Critics of the movement include scientists, who resent what they see as its simplistic misappropriation of the terminology of quantum physics; evangelical Christians, who regard its holistic view of God as part of his own Creation as idolatrous; and meditators-turned-mutineers who allege that regular indulgence in TM and associated practices can lead to just about everything from psychotic delusion to large-scale fraud.

"The whole TM experience was an early part of my spiritual journey," one former practitioner, a Dubliner, told The Irish Times, "and although the TM technique on its own is fine, the organisation behind it was too controlling and too conservative for my taste. They present TM as a simple technique - and it is." The trouble starts, he says, when people are encouraged into deeper involvement and higher aspirations. "I did the whole TM thing and yogic flying - which is really yogic hopping, because nobody has ever flown. But as you progress, there's a question of toeing the party line. They don't want you to hang out with any other movement or even read any other books except theirs; so you end up buying into a whole lot of concepts which may or may not be true. Borrowing conceptual ideas, and believing them to be true for you when they're not, is one of the biggest dangers of the spiritual game."

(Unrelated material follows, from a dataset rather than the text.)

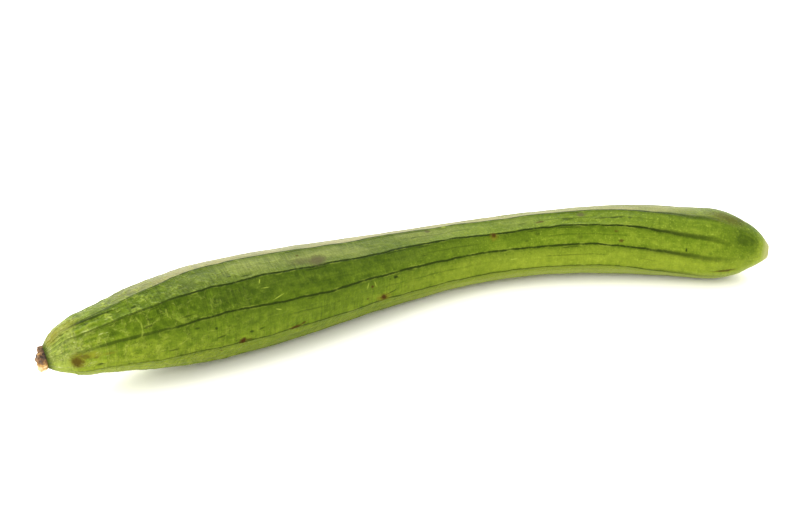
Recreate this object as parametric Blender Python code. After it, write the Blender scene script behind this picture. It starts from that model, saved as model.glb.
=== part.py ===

For all his misgivings, he insists the majority of TM teachers and practitioners are "very sincere people who really want to help" - especially in Ireland where, he says, the grass-roots TM movement is sensible and well grounded. The rhetoric of the ad, on the other hand, represents "the same old thing the higher echelons have been going on about for years and years. After all, the world has been going downhill ever since he started going on about world peace and perfection half a century ago."